[start]

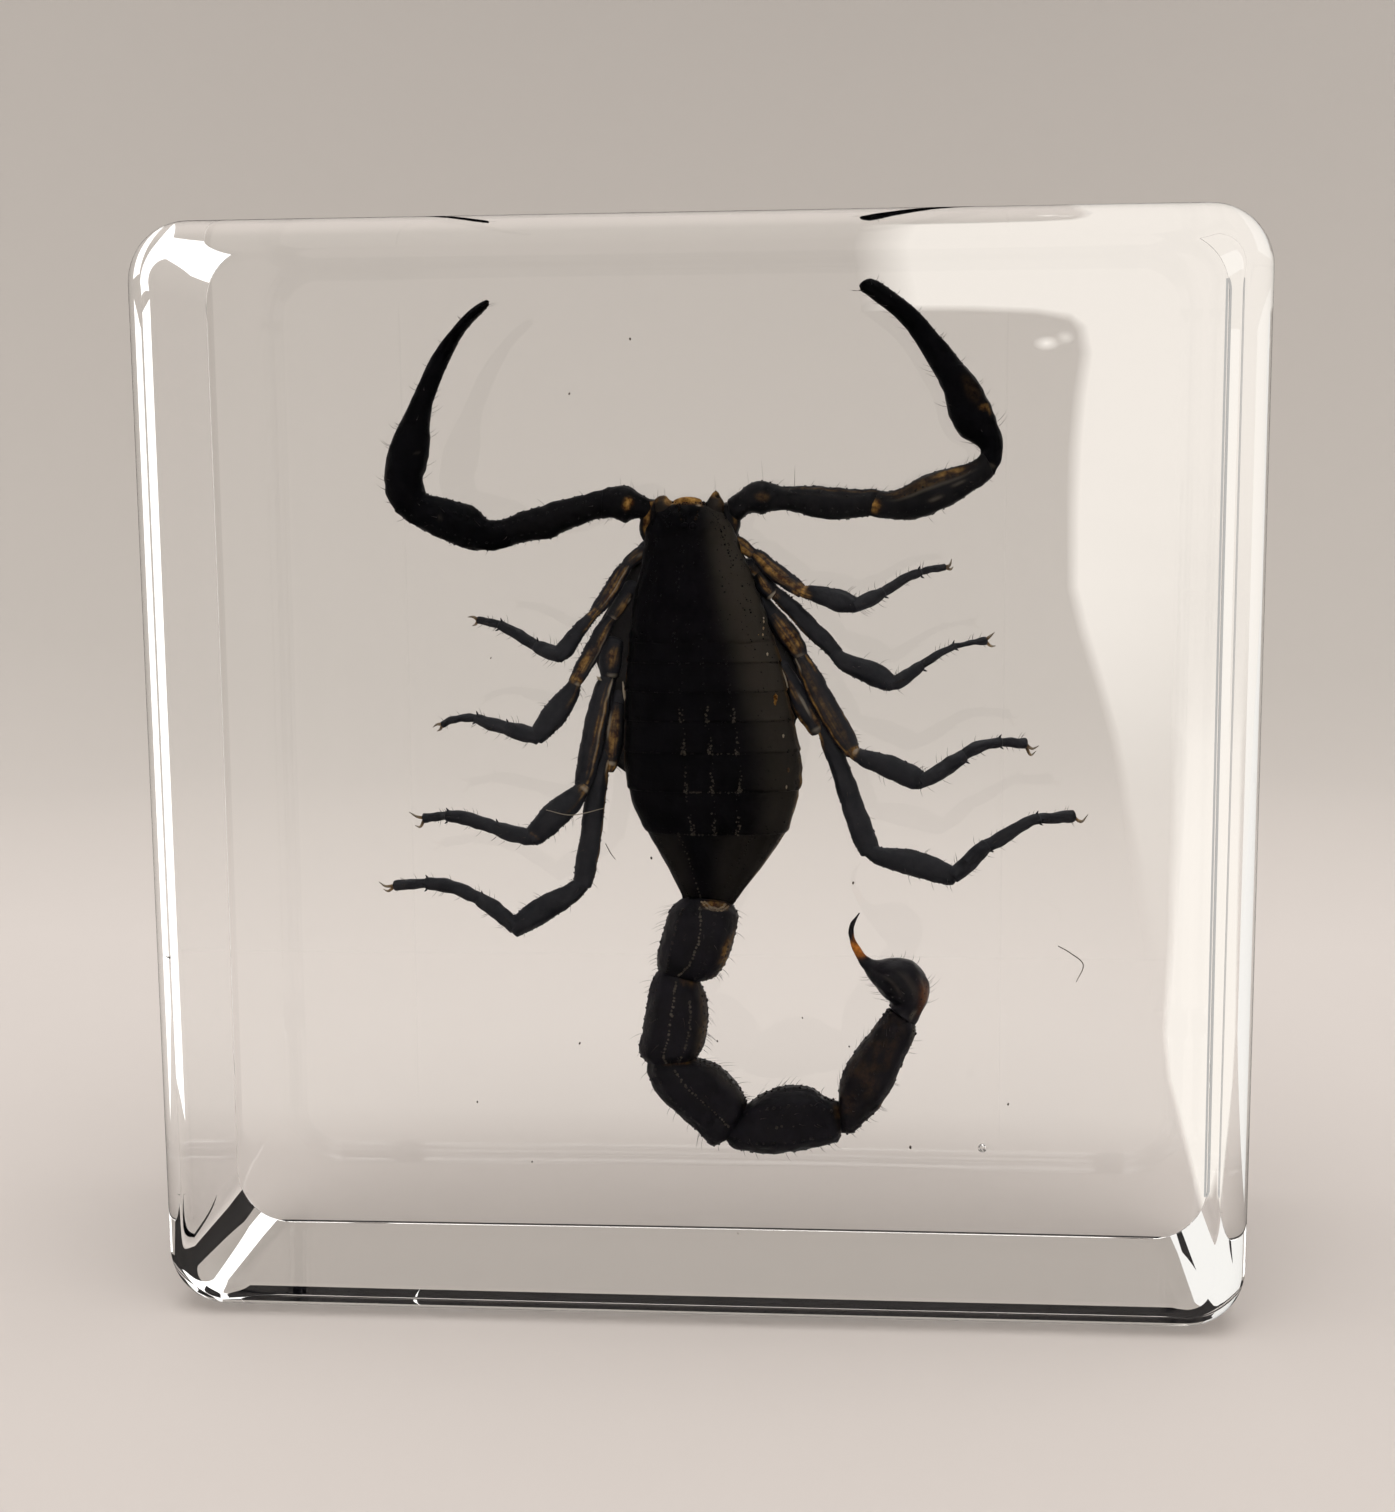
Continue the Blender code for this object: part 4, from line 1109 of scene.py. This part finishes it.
# The tail: five stout rings with eight granular keels, more squared off towards the tip of the tail.
# The keels' granules are pale as painted highlight, and the last ring thins to olive brown along both
# edges.
# A stop gives x and z of a ring's one edge, then of the other.
TAIL_SIDES = 56
TAIL_FLATNESS = 0.9
TAIL_EDGES = {
    "tail_1": (
        (-0.75, -5.75, 1.05, -5.95), (-1.4, -6.32, 1.34, -6.6), (-1.69, -7.22, 1.17, -7.56),
        (-1.93, -8.1, 0.9, -8.42), (-1.97, -8.6, 0.42, -9.12), (-1.92, -8.95, -0.1, -9.38),
    ),
    "tail_2": (
        (-1.9, -8.85, -0.25, -9.4), (-2.22, -9.45, 0.02, -10.15), (-2.42, -10.25, 0.06, -10.99),
        (-2.64, -11.58, -0.04, -11.8), (-2.79, -12.45, -0.24, -12.4), (-2.4, -12.95, -0.5, -12.8),
    ),
    "tail_3": (
        (-2.4, -12.85, -0.5, -12.72), (-2.42, -13.4, 0.0, -12.86), (-1.99, -14.28, 0.45, -13.06),
        (-1.28, -15.0, 1.03, -13.57), (-0.44, -15.76, 1.46, -14.1), (0.24, -16.45, 1.66, -14.55),
        (0.78, -16.3, 1.72, -14.85),
    ),
    "tail_4": (
        (0.76, -16.2, 1.7, -14.75), (1.2, -16.55, 2.2, -14.4), (1.9, -16.7, 2.75, -14.12),
        (2.75, -16.76, 3.32, -13.95), (3.66, -16.66, 3.95, -13.93), (4.6, -16.46, 4.5, -14.04),
        (5.5, -16.24, 5.0, -14.36), (5.72, -15.85, 5.6, -14.5),
    ),
    "tail_5": (
        (5.74, -15.85, 5.6, -14.45), (6.2, -15.82, 5.66, -13.75), (6.75, -15.25, 5.96, -12.95),
        (7.35, -14.6, 6.5, -12.11), (7.94, -13.57, 6.95, -11.55), (8.38, -12.46, 7.3, -11.05),
        (8.78, -11.6, 7.6, -10.6), (8.76, -11.06, 7.8, -10.5),
    ),
}
TAIL_SIDE_KEELS = (12, 168, 192, 348)
TAIL_INNER_KEELS = (55, 125, 235, 305)
TAIL_BEADED_KEELS = (12, 168, 192, 235, 305, 348)
# The third number of each row is how pale its granules are: painted highlight.
TAIL_BEADS = {
    "tail_1": (
        (((0.1, 100), (0.45, 86), (0.92, 98)), 34, 0.28), (((0.15, 128), (0.9, 124)), 26, 0.06),
        (((0.2, 34), (0.6, 28), (0.95, 34)), 26, 0.12), (((0.12, 70), (0.9, 62)), 20, 0.02),
    ),
    "tail_2": (
        (((0.08, 98), (0.5, 99), (0.95, 100)), 38, 0.28), (((0.25, 66), (0.5, 62), (0.9, 66)), 30, 0.2),
        (((0.1, 135), (0.9, 138)), 24, 0.04), (((0.15, 30), (0.9, 28)), 20, 0.05),
    ),
    "tail_3": (
        (((0.15, 92), (0.5, 94), (0.85, 88)), 30, 0.26), (((0.1, 128), (0.9, 130)), 18, 0.04),
        (((0.12, 26), (0.88, 30)), 16, 0.12),
    ),
    "tail_4": (
        (((0.1, 60), (0.9, 58)), 20, 0.05), (((0.1, 122), (0.9, 120)), 20, 0.03),
        (((0.3, 96), (0.7, 92)), 5, 0.12),
    ),
    "tail_5": (
        (((0.08, 45), (0.9, 40)), 26, 0.1), (((0.08, 135), (0.9, 140)), 26, 0.08),
        (((0.2, 90), (0.8, 88)), 12, 0.02),
    ),
}
TAIL_AMBER = {
    "tail_1": ((0.05, 0.05, 66, 30, 0.9), (0.5, 0.12, 34, 10, 0.7), (0.6, 0.3, 20, 8, 0.35)),
    "tail_2": ((0.4, 0.4, 24, 18, 0.22), (0.04, 0.05, 60, 30, 0.2)),
    "tail_3": ((0.03, 0.04, 60, 40, 0.3),),
    "tail_4": ((0.97, 0.04, 90, 60, 0.12),),
    "tail_5": ((0.55, 0.5, 168, 9, 0.3), (0.45, 0.5, 70, 50, 0.06), (0.5, 0.5, 10, 8, 0.14)),
}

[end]

## Request:
Extract all of the data exactly as written.

## Task output:
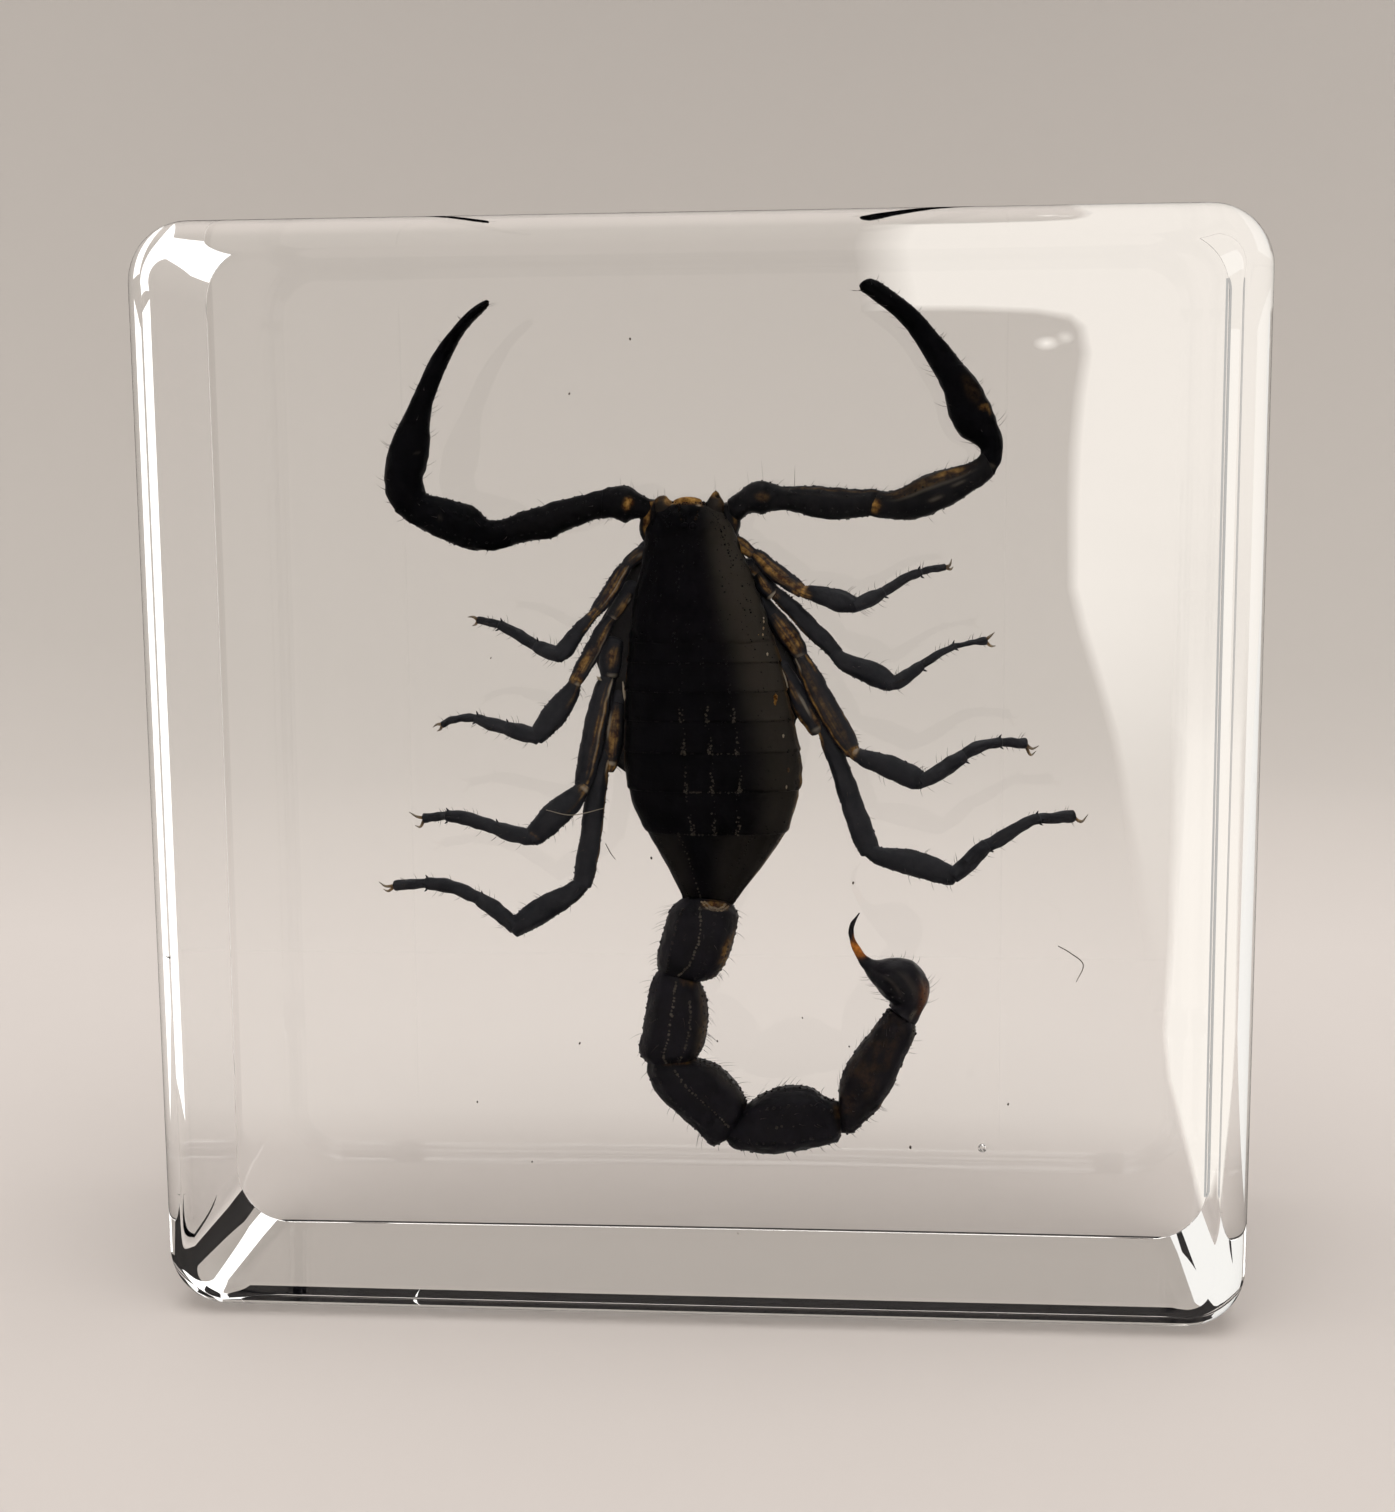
Continue the Blender code for this object: part 4, from line 1109 of scene.py. This part finishes it.
# The tail: five stout rings with eight granular keels, more squared off towards the tip of the tail.
# The keels' granules are pale as painted highlight, and the last ring thins to olive brown along both
# edges.
# A stop gives x and z of a ring's one edge, then of the other.
TAIL_SIDES = 56
TAIL_FLATNESS = 0.9
TAIL_EDGES = {
    "tail_1": (
        (-0.75, -5.75, 1.05, -5.95), (-1.4, -6.32, 1.34, -6.6), (-1.69, -7.22, 1.17, -7.56),
        (-1.93, -8.1, 0.9, -8.42), (-1.97, -8.6, 0.42, -9.12), (-1.92, -8.95, -0.1, -9.38),
    ),
    "tail_2": (
        (-1.9, -8.85, -0.25, -9.4), (-2.22, -9.45, 0.02, -10.15), (-2.42, -10.25, 0.06, -10.99),
        (-2.64, -11.58, -0.04, -11.8), (-2.79, -12.45, -0.24, -12.4), (-2.4, -12.95, -0.5, -12.8),
    ),
    "tail_3": (
        (-2.4, -12.85, -0.5, -12.72), (-2.42, -13.4, 0.0, -12.86), (-1.99, -14.28, 0.45, -13.06),
        (-1.28, -15.0, 1.03, -13.57), (-0.44, -15.76, 1.46, -14.1), (0.24, -16.45, 1.66, -14.55),
        (0.78, -16.3, 1.72, -14.85),
    ),
    "tail_4": (
        (0.76, -16.2, 1.7, -14.75), (1.2, -16.55, 2.2, -14.4), (1.9, -16.7, 2.75, -14.12),
        (2.75, -16.76, 3.32, -13.95), (3.66, -16.66, 3.95, -13.93), (4.6, -16.46, 4.5, -14.04),
        (5.5, -16.24, 5.0, -14.36), (5.72, -15.85, 5.6, -14.5),
    ),
    "tail_5": (
        (5.74, -15.85, 5.6, -14.45), (6.2, -15.82, 5.66, -13.75), (6.75, -15.25, 5.96, -12.95),
        (7.35, -14.6, 6.5, -12.11), (7.94, -13.57, 6.95, -11.55), (8.38, -12.46, 7.3, -11.05),
        (8.78, -11.6, 7.6, -10.6), (8.76, -11.06, 7.8, -10.5),
    ),
}
TAIL_SIDE_KEELS = (12, 168, 192, 348)
TAIL_INNER_KEELS = (55, 125, 235, 305)
TAIL_BEADED_KEELS = (12, 168, 192, 235, 305, 348)
# The third number of each row is how pale its granules are: painted highlight.
TAIL_BEADS = {
    "tail_1": (
        (((0.1, 100), (0.45, 86), (0.92, 98)), 34, 0.28), (((0.15, 128), (0.9, 124)), 26, 0.06),
        (((0.2, 34), (0.6, 28), (0.95, 34)), 26, 0.12), (((0.12, 70), (0.9, 62)), 20, 0.02),
    ),
    "tail_2": (
        (((0.08, 98), (0.5, 99), (0.95, 100)), 38, 0.28), (((0.25, 66), (0.5, 62), (0.9, 66)), 30, 0.2),
        (((0.1, 135), (0.9, 138)), 24, 0.04), (((0.15, 30), (0.9, 28)), 20, 0.05),
    ),
    "tail_3": (
        (((0.15, 92), (0.5, 94), (0.85, 88)), 30, 0.26), (((0.1, 128), (0.9, 130)), 18, 0.04),
        (((0.12, 26), (0.88, 30)), 16, 0.12),
    ),
    "tail_4": (
        (((0.1, 60), (0.9, 58)), 20, 0.05), (((0.1, 122), (0.9, 120)), 20, 0.03),
        (((0.3, 96), (0.7, 92)), 5, 0.12),
    ),
    "tail_5": (
        (((0.08, 45), (0.9, 40)), 26, 0.1), (((0.08, 135), (0.9, 140)), 26, 0.08),
        (((0.2, 90), (0.8, 88)), 12, 0.02),
    ),
}
TAIL_AMBER = {
    "tail_1": ((0.05, 0.05, 66, 30, 0.9), (0.5, 0.12, 34, 10, 0.7), (0.6, 0.3, 20, 8, 0.35)),
    "tail_2": ((0.4, 0.4, 24, 18, 0.22), (0.04, 0.05, 60, 30, 0.2)),
    "tail_3": ((0.03, 0.04, 60, 40, 0.3),),
    "tail_4": ((0.97, 0.04, 90, 60, 0.12),),
    "tail_5": ((0.55, 0.5, 168, 9, 0.3), (0.45, 0.5, 70, 50, 0.06), (0.5, 0.5, 10, 8, 0.14)),
}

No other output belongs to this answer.